O setor de turismo é o que mais lucra durante o feriado de carnaval. Até os que não são amantes da folia acabam movimentando a economia neste período, com as viagens. Aproveitam para visitar lugares pacatos para renovar as energias
Já para a cultura, a perda é irreparável. É inegável que o carnaval é uma manifestação cultural e democrática; é o patrimônio histórico da cultura nacional. Cada região tem a sua maneira peculiar de celebrar; os bonecos gigantes, em Olinda, o frevo, em Recife, os trios elétricos, em Salvador e os desfiles das escolas de samba, nas grandes metrópoles.

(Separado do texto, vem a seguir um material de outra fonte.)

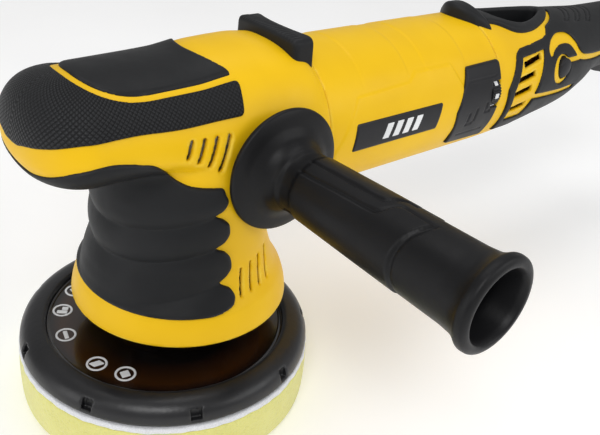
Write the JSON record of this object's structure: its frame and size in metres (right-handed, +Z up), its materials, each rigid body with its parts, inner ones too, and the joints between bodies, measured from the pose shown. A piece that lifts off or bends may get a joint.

O carnaval é a época do ano em que os protestos ocorrem de maneira lúdica. Há quem aproveite a data para manifestar em meio à diversão. As marchinhas de Carnaval não são limitadas à temáticas que permeiam a folia, mas, por vezes, são alvos de manifestações políticas. A exemplo disto tem a marchinha criada no carnaval de 2019, cuja letra buscava uma explicação ao sumiço do assessor do senador Flávio Bolsonaro. O carnaval é, sobretudo, uma festa política.
Festa histórica e cultural, regada de paixão e alegria. Este (não) carnaval é um momento propício para fazer jus à música do Chico Buarque e deveras se guardar para quando o carnaval chegar. Já dá para sonhar com o próximo. Espera-se que seja tão memorável quanto o de 1919, ano em que o Brasil livrou-se da gripe espanhola. Diante de um cenário de incertezas, a esperança sempre será o antídoto para a pressão da espera.